Prove that this dataset exhibites Simpson's paradox.

In [5]:
n_records = df.shape[0]

mask_100 = ((df['gender'] == 1) & (df['occupation'] == 0) & (df['default'] == 1)) 
mask_10_ = ((df['gender'] == 1) & (df['occupation'] == 0)) 
P_100_10_ = sum(mask_100) / sum(mask_10_) # verjetnost da si moski z ocupation 0 in defaultas med vsemi moskimi z ocupation 0

# enako samo da imas occupation 1
mask_110 = ((df['gender'] == 1) & (df['occupation'] == 1) & (df['default'] == 1)) 
mask_11_ = ((df['gender'] == 1) & (df['occupation'] == 1)) 
P_110_11_ = sum(mask_110) / sum(mask_11_) # verjetnost da si moski z ocupation 1 in defaultas med vsemi moskimi z ocupation 1

# enako samo da ne gledas ocupationa
mask_10 = ((df['gender'] == 1)  & (df['default'] == 1)) 
mask_1_ = ((df['gender'] == 1)) 
P_10__1_ = sum(mask_10) / sum(mask_1_) # verjetnost da si moski  in defaultas med vsemi moskimi 


## enako samo da si zenska

mask_000 = ((df['gender'] == 0) & (df['occupation'] == 0) & (df['default'] == 1)) 
mask_00_ = ((df['gender'] == 0) & (df['occupation'] == 0)) 
P_000_00_ = sum(mask_000) / sum(mask_00_) # verjetnost da si zenska z ocupation 0 in defaultas med vsemi zenskami z ocupation 0

# enako samo da imas occupation 1
mask_010 = ((df['gender'] == 0) & (df['occupation'] == 1) & (df['default'] == 1)) 
mask_01_ = ((df['gender'] == 0) & (df['occupation'] == 1)) 
P_010_01_ = sum(mask_010) / sum(mask_01_) # verjetnost da si zenska z ocupation 1 in defaultas med vsemi zenska z ocupation 1

# enako samo da ne gledas ocupationa
mask_00 = ((df['gender'] == 0)  & (df['default'] == 1)) 
mask_0_ = ((df['gender'] == 0)) 
P_00__0_ = sum(mask_00) / sum(mask_0_) # verjetnost da si zenska  in defaultas med vsemi zenskami 


tabela = pd.DataFrame( {'Ženske' :[P_000_00_, P_010_01_, P_00__0_],
                      'Moski': [P_100_10_, P_110_11_, P_10__1_]} ,  index=['occupation 0', 'occupation 1', 'occupation 0&1'])
tabela


Unnamed: 0,Ženske,Moski
occupation 0,0.770936,1.0
occupation 1,0.045455,0.276471
occupation 0&1,0.733645,0.284884


V zgornji tabeli so izračunani deleži defaulta pogojeno na spol in na poklic. Pri obeh poklicih je večji delež  defaulta če si moški. v tretji vrstici pa je izračunan delež defaulta neodvisno od poklica, ko je večji delež defaulta pri ženskah. Torej imamo Simpsonov paradoks. 

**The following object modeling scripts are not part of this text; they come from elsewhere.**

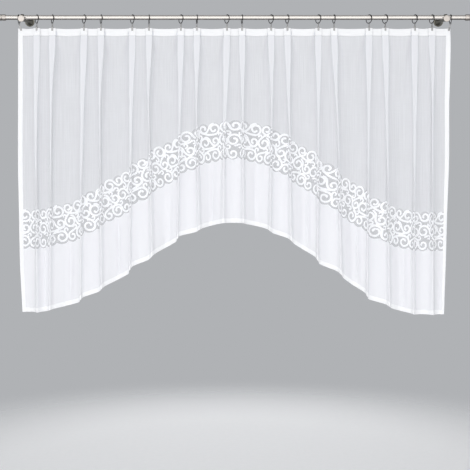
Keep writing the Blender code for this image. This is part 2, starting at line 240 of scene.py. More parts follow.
def soften(line, sigma):
    # a Gaussian average along one level, which keeps the line's ends where they are
    reach = int(4 * sigma) + 1
    kernel = np.exp(-0.5 * (np.arange(-reach, reach + 1) / sigma) ** 2)
    padded = np.concatenate([2 * line[0] - line[reach:0:-1], line,
                             2 * line[-1] - line[-2:-reach - 2:-1]])
    return np.convolve(padded, kernel / kernel.sum(), "valid")


def levelLine(level, middles, sharp):
    # one level of the hung cloth as flat places, x and y
    cap, neck, valley, opened, leftEdge, rightEdge, extra = level
    points = [(0.0, leftEdge / 1000, 0.0)]
    flat = 0.0
    for number, width in enumerate(panels):
        isLast = number == len(cloth["folds"])
        if isLast:
            endX = rightEdge / 1000
        else:
            fold = cloth["folds"][number]
            wideCap = cap + extra * fold[5]
            corners = foldCorners(fold, wideCap / 1000, neck / 1000, opened)
            endX = middles[number] + corners[0][0]
        share = 1.0 if width > cloth["widePanel"] else cloth["narrowValley"]
        if number == 0 or isLast:
            share = cloth["endValley"]
        startX = points[-1][1]
        for step in range(1, cloth["valleySteps"]):
            along = step / cloth["valleySteps"]
            sag = valley / 1000 * share * math.sin(math.pi * along) ** (2 * sharp)
            points.append((flat + width * along, mix(startX, endX, along), -sag))
        flat += width
        if isLast:
            points.append((flat, endX, 0.0))
            break
        runs = [math.dist(a, b) for a, b in zip(corners, corners[1:])]
        gone = 0.0
        for corner, run in zip(corners, [0.0] + runs):
            gone += run
            points.append((flat + foldCloth * gone / sum(runs),
                           middles[number] + corner[0], corner[1]))
        flat += foldCloth
    return np.array(points).T


# creases that the pull of the clips leaves beside the pleats, one row each: the panel, its side
# (0 left, 1 right), depth (mm), how far it slants out (mm), about how far down it lasts (m)
creases = [
    (0, 0, 6.6, 24, 0.40), (0, 1, 7.7, 18, 0.30), (1, 1, 6.6, 16.8, 0.24), (2, 0, 15.4, 36, 0.46),
    (2, 1, 12.1, 32.4, 0.36), (3, 0, 6.6, 15.6, 0.26), (3, 1, 4.84, 14.4, 0.20),
    (4, 0, 16.5, 38.4, 0.50), (4, 1, 14.3, 36, 0.40), (5, 1, 6.6, 18, 0.24),
    (6, 0, 15.4, 37.2, 0.46), (6, 1, 13.2, 33.6, 0.42), (7, 0, 7.04, 18, 0.28),
    (7, 1, 5.72, 14.4, 0.20), (8, 0, 13.2, 34.8, 0.42), (8, 1, 10.12, 26.4, 0.34),
    (9, 0, 5.28, 14.4, 0.22), (10, 0, 14.3, 36, 0.44), (10, 1, 11.44, 28.8, 0.38),
    (11, 0, 6.6, 16.8, 0.26), (11, 1, 4.4, 14.4, 0.20), (12, 0, 15.4, 37.2, 0.48),
    (12, 1, 12.76, 32.4, 0.40), (13, 1, 7.04, 16.8, 0.26), (14, 0, 14.08, 36, 0.44),
    (14, 1, 13.2, 34.8, 0.40), (15, 0, 6.6, 15.6, 0.24), (16, 0, 12.32, 32.4, 0.42),
    (16, 1, 10.56, 28.8, 0.36), (17, 0, 6.6, 16.8, 0.28), (18, 0, 7.48, 21.6, 0.36),
    (18, 1, 5.72, 19.2, 0.40),
]
crease = {
    "below": 0.026, "slant": 0.115,      # the drop that they slant from, and over what drop (m)
    "steep": 0.013, "rim": 0.003,        # widths of the side by the pleat and, at least, the other
    "deepens": 0.09, "from": 0.15, "ending": 0.10,      # drops where they deepen and run out (m)
    "fadeCurve": 1.2, "sideCurve": 1.15,
}


def creaseDepth(flat, drop):
    # each crease is a soft trough that starts at its pleat's edge and slants away from it
    depth = np.zeros_like(drop)
    steep = crease["steep"]
    down = np.clip((drop - crease["below"]) / crease["slant"], 0, 1)
    begins = np.clip(drop / crease["deepens"], 0, 1)
    for panel, side, deep, out, lasts in creases:
        away = (flat - panelStarts[panel] - panels[panel] * side) * (1 - 2 * side)
        edge = steep + crease["rim"] + out / 1000 * down
        ends = np.clip(1 - (drop - crease["from"]) / (lasts - crease["ending"]), 0, 1)
        slope = np.clip(np.minimum(away / steep, (edge - away) / (edge - steep)), 0, 1)
        depth += (deep / 1000 * (begins * ends) ** crease["fadeCurve"]
                  * slope ** crease["sideCurve"])
    return depth


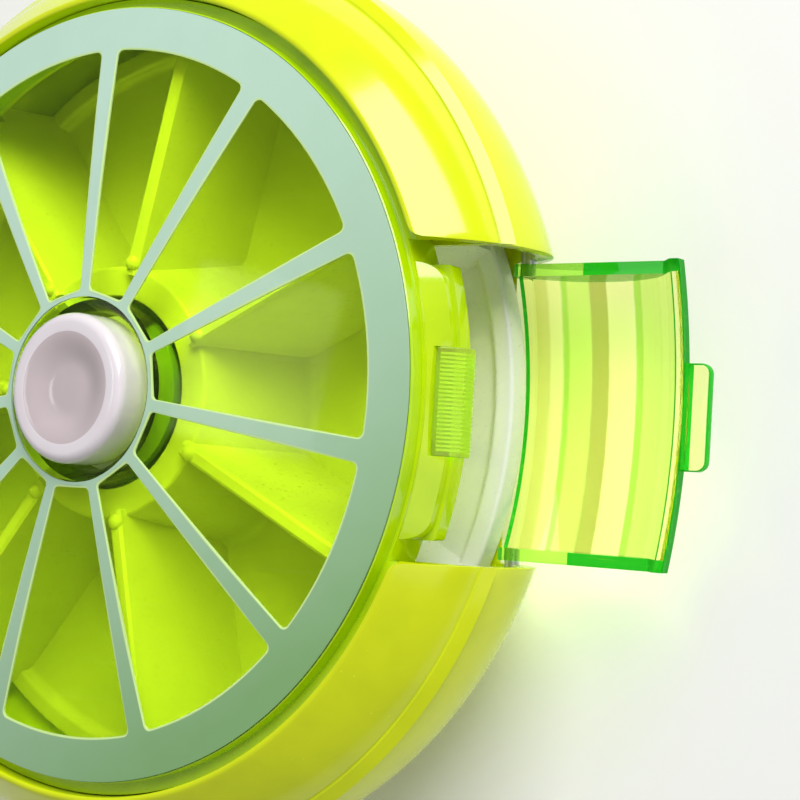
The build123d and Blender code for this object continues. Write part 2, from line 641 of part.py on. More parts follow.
def pawl_ring():
    """Ring on the rotor with three springy arms, drawn flexed clear of the teeth."""
    tip_r = BORE_R - RATCHET_RIM - TOOTH_DEPTH - LOOSE_GAP
    ring_r = ROTOR_R + PAWL_RING_W
    body = Circle(ring_r)
    end_r = tip_r - PAWL_ARM_W / 2
    bend_r = tip_r - PAWL_BEND
    end = Vector(end_r * cos(radians(PAWL_TURN)), -end_r * sin(radians(PAWL_TURN)))
    bend = Vector(bend_r * cos(radians(PAWL_BEND_TURN)), -bend_r * sin(radians(PAWL_BEND_TURN)))
    line = ThreePointArc(Vector(ring_r - PAWL_ARM_W / 2, 0), bend, end)
    arm = trace(line, PAWL_ARM_W)
    body += [Rot(0, 0, i * 360 / PAWLS) * arm for i in range(PAWLS)]
    body -= Circle(ROTOR_R + RUNNING_FIT)
    return extrude(Pos(0, 0, ROTOR_FLANGE_TOP_Z) * (body & Circle(tip_r)), PAWL_H)


def button_cap():
    """Press button with a dished top and a hollow skirt."""
    cap = disc(BUTTON_R, SKIRT_Z, BUTTON_TOP_Z)
    cap = fillet(cap.edges().group_by(Axis.Z)[-1], BUTTON_ROUND)
    bowl_w = BUTTON_R - BUTTON_ROUND - BUTTON_WALL / 2
    bowl_r = (bowl_w ** 2 + BUTTON_DISH ** 2) / (2 * BUTTON_DISH)
    cap -= Pos(0, 0, BUTTON_TOP_Z + bowl_r - BUTTON_DISH) * Sphere(bowl_r)
    rim = cap.edges().filter_by(GeomType.CIRCLE).filter_by(lambda e: abs(e.radius - bowl_w) < 0.05)
    cap = fillet(rim, BUTTON_WALL / 4)
    return cap - disc(BUTTON_R - BUTTON_WALL, SKIRT_Z - 1, BUTTON_UNDER_Z)


def plunger():
    """Tube below the button: keyed to the spindle, with three lugs in the rotor's slots."""
    tube = disc(PLUNGER_R, PLUNGER_Z, BUTTON_UNDER_Z)
    tube -= disc(PLUNGER_IN_R, 0, BUTTON_UNDER_Z - BUTTON_WALL)
    key_w = SPINDLE_GROOVE_W - 2 * SLIDING_GAP
    key = block(SPINDLE_R - SPINDLE_GROOVE + SLIDING_GAP, PLUNGER_IN_R + SLIDING_GAP, -key_w / 2, key_w / 2,
                PLUNGER_Z, BUTTON_UNDER_Z - 2 * BUTTON_TRAVEL)
    lug_end = ROTOR_R - LOOSE_GAP
    lug = Pos(PLUNGER_IN_R + SLIDING_GAP, 0, LUG_Z) * Rot(0, 90, 0) * Cylinder(
        LUG_R, lug_end - PLUNGER_IN_R - SLIDING_GAP, align=(Align.CENTER, Align.CENTER, Align.MIN))
    tube += key
    tube += Rot(0, 0, 180) * key
    tube += [Rot(0, 0, 90 + i * 360 / LUGS) * lug for i in range(LUGS)]
    return tube


def rotor_slot():
    """Slanted slot through the rotor's wall, which a falling lug turns by one compartment."""
    middle_r = (ROTOR_IN_R + ROTOR_R) / 2
    depth = 2 * (ROTOR_R - ROTOR_IN_R)
    width = 2 * (LUG_R + SLIDING_GAP)
    path = Helix(pitch=BUTTON_TRAVEL * COMPARTMENTS, height=BUTTON_TRAVEL, radius=middle_r)
    section = Plane(origin=path @ 0, x_dir=(1, 0, 0), z_dir=path % 0) * Rectangle(depth, width)
    slot = sweep(section, path=path, is_frenet=True)
    end = Pos(middle_r, 0, 0) * Rot(0, 90, 0) * Cylinder(LUG_R + SLIDING_GAP, depth)
    slot += end
    slot += Pos(0, 0, BUTTON_TRAVEL) * Rot(0, 0, STEP_TURN) * end
    return Rot(0, 0, -STEP_TURN) * Pos(0, 0, LUG_Z - BUTTON_TRAVEL) * slot


def drive_rotor():
    """Sleeve with slanted slots: pressing the button turns it by one compartment."""
    sleeve = ring(ROTOR_IN_R, ROTOR_R, ROTOR_Z, ROTOR_TOP_Z)
    sleeve += ring(ROTOR_IN_R, ROTOR_FLANGE_R, ROTOR_Z, ROTOR_FLANGE_TOP_Z)
    slot = rotor_slot()
    for i in range(LUGS):
        sleeve -= Rot(0, 0, 90 + i * 360 / LUGS) * slot
    return sleeve


def helix_point(turn, low, rise):
    """Point and unit direction of the spring's centre line, with turn in whole turns."""
    angle = radians(360 * turn)
    point = Vector(SPRING_R * cos(angle), SPRING_R * sin(angle), low + rise * turn)
    around = radians(360) * SPRING_R
    heading = Vector(-around * sin(angle), around * cos(angle), rise).normalized()
    return point, heading


def biarc(start, heading, end, arrival):
    """Two arcs that leave start along heading and reach end along arrival."""
    span = end - start
    both = heading + arrival
    spread = 2 * (1 - heading.dot(arrival))
    along = span.dot(both)
    reach = (sqrt(along ** 2 + spread * span.dot(span)) - along) / spread
    first_knee = start + heading * reach
    second_knee = end - arrival * reach
    joint = (first_knee + second_knee) * 0.5
    return [Edge.make_tangent_arc(start, heading, joint),
            Edge.make_tangent_arc(joint, (second_knee - first_knee).normalized(), end)]


def return_spring():
    """Compression spring between the seat and the button, wound as one tube."""
    low = SEAT_TOP_Z + SPRING_WIRE / 2
    high = BUTTON_UNDER_Z - SPRING_WIRE / 2
    rise = (high - low) / SPRING_TURNS
    steps = ceil(SPRING_TURNS * 2)
    stops = [helix_point(SPRING_TURNS * i / steps, low, rise) for i in range(steps + 1)]
    edges = []
    for (start, heading), (end, arrival) in zip(stops, stops[1:]):
        edges += biarc(start, heading, end, arrival)
    section = Plane(origin=stops[0][0], z_dir=stops[0][1]) * Circle(SPRING_WIRE / 2)
    print("spring: least gap between turns", round(rise - SPRING_WIRE, 2), "mm")
    return sweep(section, path=Wire(edges))


def door_closed():
    """The flap as it stands when shut: curved wall, end cheeks, knuckles, finger tab and nib."""
    outer = casing_form(0, DOOR_BOTTOM_Z, LIP_Z)
    wall = outer - casing_form(DOOR_WALL, DOOR_BOTTOM_Z - 1, LIP_Z + 1) - disc(LIP_R - DOOR_RIM, 0, 2 * LIP_Z)
    wall &= block(0, 2 * SHELL_R, -DOOR_HALF, DOOR_HALF, 0, 2 * LIP_Z)
    wall -= disc(tray_r() + DOOR_FOOT_GAP, 0, HINGE_Z)
    back = HINGE_X - CHEEK_SET_BACK
    cheek = prism([(back, DOOR_BOTTOM_Z), (2 * SHELL_R, DOOR_BOTTOM_Z), (2 * SHELL_R, LIP_Z),
                   (back - CHEEK_LEAN, LIP_Z)], DOOR_HALF - CHEEK_W, DOOR_HALF)
    cheek &= casing_form(DOOR_WALL / 4, DOOR_BOTTOM_Z, LIP_Z)
    cheek += cross_pin(PIN_R + KNUCKLE_WALL, DOOR_HALF - CHEEK_W, DOOR_HALF)
    tab_r = LIP_R - DOOR_RIM
    tab = ring(tab_r, tab_r + TAB_WALL, LIP_Z - TAB_WALL, LIP_Z + TAB_REACH)
    tab &= block(0, 2 * SHELL_R, -TAB_HALF, TAB_HALF, LIP_Z - TAB_WALL, LIP_Z + TAB_REACH)
    tab = fillet(tab.edges().filter_by(Axis.X).group_by(Axis.Z)[-1], TAB_CORNER)
    nib_z = LIP_Z - NIB_DROP - NIB_H
    nib_x = BEAD_RING_R + CATCH_PROUD + LOOSE_GAP
    nib = block(nib_x, 2 * SHELL_R, -TAB_HALF + NIB_H, TAB_HALF - NIB_H, nib_z, nib_z + NIB_H)
    nib &= casing_form(DOOR_WALL / 2, DOOR_BOTTOM_Z, LIP_Z)
    door = wall + both_sides(cheek) + tab + nib
    return door - both_sides(cross_pin(PIN_R, DOOR_HALF - CHEEK_W, DOOR_HALF))


def opened(shape):
    """The shape swung down to the open door's place."""
    return shape.rotate(Axis((HINGE_X, 0, HINGE_Z), (0, 1, 0)), DOOR_OPEN_ANGLE)


def flap_door():
    """The flap in its open place."""
    return opened(door_closed())


def hinge_pins():
    """Two stub pins, one through each cheek."""
    y_low = DOOR_HALF - CHEEK_W
    return both_sides(cross_pin(PIN_R, y_low, y_low + PIN_LENGTH))


PIECES = [base_dish, outer_shell, collar_ring, door_catch, clear_cover, slice_print, spring_seat,
          spindle, spindle_screw, thrust_washer, glide_ring, detent_arm, detent_rivet,
          compartment_tray, ratchet_crown, button_cap, plunger, return_spring,
          drive_rotor, pawl_ring, flap_door, hinge_pins]

os.makedirs("parts", exist_ok=True)
for make in PIECES:
    export_step(make(), f"parts/{make.__name__}.step")
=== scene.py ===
"""Looks of the rotating pill organizer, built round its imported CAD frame."""

import logging
from collections.abc import Callable, Iterator
from contextlib import contextmanager
from dataclasses import dataclass
from enum import Enum
from math import asin, atan2, cos, hypot, pi, radians, sin, sqrt, tan

import bmesh
import bpy
from mathutils import Matrix, Vector


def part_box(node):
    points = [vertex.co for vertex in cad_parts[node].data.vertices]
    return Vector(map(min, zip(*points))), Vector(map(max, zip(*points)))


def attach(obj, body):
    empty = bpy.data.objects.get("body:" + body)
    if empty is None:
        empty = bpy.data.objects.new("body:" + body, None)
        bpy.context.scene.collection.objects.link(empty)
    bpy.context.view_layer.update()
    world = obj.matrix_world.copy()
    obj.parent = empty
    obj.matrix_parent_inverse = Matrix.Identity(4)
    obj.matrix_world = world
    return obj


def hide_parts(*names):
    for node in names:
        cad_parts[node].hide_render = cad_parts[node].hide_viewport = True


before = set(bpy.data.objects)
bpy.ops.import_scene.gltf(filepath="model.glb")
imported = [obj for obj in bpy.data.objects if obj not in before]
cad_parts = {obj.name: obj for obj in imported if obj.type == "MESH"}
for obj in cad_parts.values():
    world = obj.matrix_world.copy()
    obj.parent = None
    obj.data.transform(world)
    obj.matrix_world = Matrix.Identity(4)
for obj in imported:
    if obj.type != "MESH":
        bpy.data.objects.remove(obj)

Point = tuple[float, float]
Outline = list[Point]
Colour = tuple[float, float, float]
Place = tuple[float, float, float]
Corner = tuple[float, float, float]
Face = tuple[int, ...]
Inputs = dict[str | int, object]

LOG = logging.getLogger("pill_organizer")
MM = 0.001
MERGE_M, FLAT_M, COPY_MERGE_M, TINY = 1e-7, 1e-8, 1e-6, 1e-6
SHARP, ROUND_SEGMENTS, TURN_STEPS = 32.0, 3, 240
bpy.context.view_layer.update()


class Wear(Enum):
    """How strongly the skin of a moulded piece shows close up."""

    POLISHED = 0.10
    SATIN = 0.45


class Axis(Enum):
    """Direction in which a straight solid is drawn out, by its place among x, y and z."""

    X = 0
    Y = 1
    Z = 2


class CoverPart(Enum):
    """Parts of the cover with a finish each, in slot order."""

    PLATE = 0
    NECK = 1
    RIM = 2


class CapPart(Enum):
    """Parts of the button with a finish each, in slot order."""

    BODY = 0
    DISH = 1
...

## Exercises: non-trivial regularization regime

* Which optimizer ("solver") for logistic regression seems best suited for the above dataset? https://scikit-learn.org/stable/modules/generated/sklearn.linear_model.LogisticRegression.html
* Calculate the "true" trends for female default for each occupation subgroup. Note that in sklearn, the inverse regularization parameter is  used, $C$, so to approximate the usual $c=0$, set $C$ to a large value. Difficulty (**)
* Show that this dataset is adversarial for logistic regression for inverse regularization parameter $C=0.05$. Difficulty: (**)
* Show that this dataset is still adversarial for k-fold cross-validated logistic regression if $k=5$, the default setting.